He was part owner in one of the objectionable ships upon which was brought to Boston the taxed tea that raised such a tempest. But in a fight for principle no thought of personal gain or loss moved John Rowe.

He made a speech in the Old South Meetinghouse, when all Boston went wild with excitement, one memorable December day in the year 1773. Seven thousand men were in and about that historic meetinghouse, clamoring against tea and taxes, while Sam Adams exhorted them to stand firm but be moderate.

And in his" Old South" speech John Rowe said significantly: "Who knows how tea will mix with salt water?"

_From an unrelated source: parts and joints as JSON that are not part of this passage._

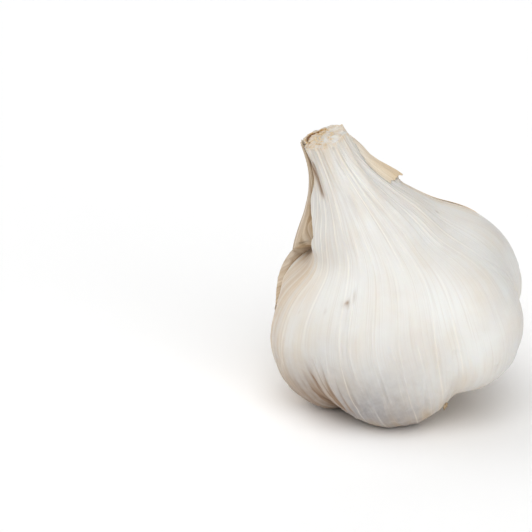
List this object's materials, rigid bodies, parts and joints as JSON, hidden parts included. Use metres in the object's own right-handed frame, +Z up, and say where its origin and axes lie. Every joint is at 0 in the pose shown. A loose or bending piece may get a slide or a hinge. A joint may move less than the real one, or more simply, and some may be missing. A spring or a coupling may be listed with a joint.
{
  "type": "garlic bulb",
  "caption": "Whole garlic bulb lying on its cloves, neck cut short, in papery white skin with a torn tan outer wrapper round the back and trimmed roots.",
  "frame": {"origin": "on the surface that the bulb rests on, under the middle of its box", "axes": "+Z up; the bulb's axis lies 16 degrees over towards -X, so its neck leans left seen from -Y, which is its front"},
  "size_m": [0.0653, 0.0628, 0.0735],
  "materials": {
    "white_skin": "dry papery skin with a slight sheen",
    "tan_skin": "thin dry skin, stained tan",
    "dried_sheath": "dried leaf sheath",
    "root_plate": "corky and rough"
  },
  "bodies": {
    "root": {"bulb": "white_skin", "outer_wrapper": "tan_skin", "neck_sheaths": "dried_sheath", "root_plate": "root_plate"}
  },
  "joints": []
}
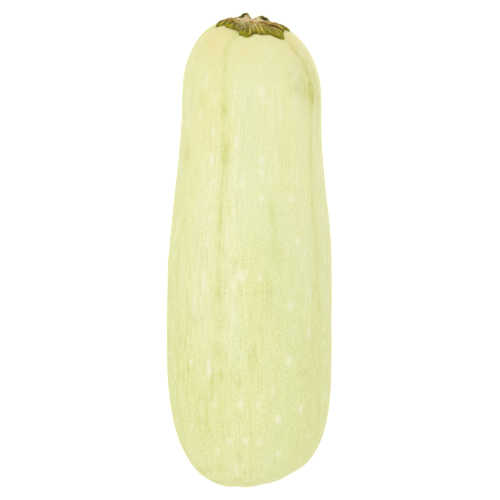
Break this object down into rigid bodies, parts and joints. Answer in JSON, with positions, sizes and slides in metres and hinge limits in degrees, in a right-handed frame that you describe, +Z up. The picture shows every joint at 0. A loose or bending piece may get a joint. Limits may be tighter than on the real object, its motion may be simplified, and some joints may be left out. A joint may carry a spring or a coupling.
{
  "type": "vegetable marrow",
  "caption": "Pale vegetable marrow with a narrow neck, a full belly, shallow furrows and a torn, star-shaped dry stalk, as picked and lying on its side.",
  "frame": {"origin": "on the ground under the middle of the marrow's bounding box", "axes": "+Z up from the surface it lies on, long axis along Y with the stalk at the +Y end, X across it"},
  "size_m": [0.0984, 0.2852, 0.099],
  "materials": {
    "fruit": "smooth waxy vegetable skin, pale cream-green with cream flecks, satin",
    "stalk": "dried ridged stem, olive outside and tan where torn, matt"
  },
  "bodies": {
    "root": {"fruit": "fruit", "stalk": "stalk"}
  },
  "joints": []
}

There was great applause. Many of his hearers caught the hint; they knew what he meant, and at six o’clock in the evening of that sixteenth day of December, 1773 certain " Sons of Liberty," thinly disguised as Mohawks, rushed down to Griffin’s Wharf, and tossed overboard from the ships the hated tea, quickly answering John Rowe’s bold question, though at his own expense. But for this loss he cared not. The story has it that he himself was one of the " Indians," but this is not certain. At any rate, his loss was liberty’s gain. That tea, at least, was so well salted that its memory is preserved for all time.

 

How the fishermen of Massachusetts proved themselves on the battlefields of the Revolution you have read in the story of John Glover and his men. Their training for this test of courage was undisputed. Even in the Parliament of England, that great orator Edmund Burke, seeking to prevent war with the colonies, had pictured the hardihood and bravery of the fishermen of Massachusetts.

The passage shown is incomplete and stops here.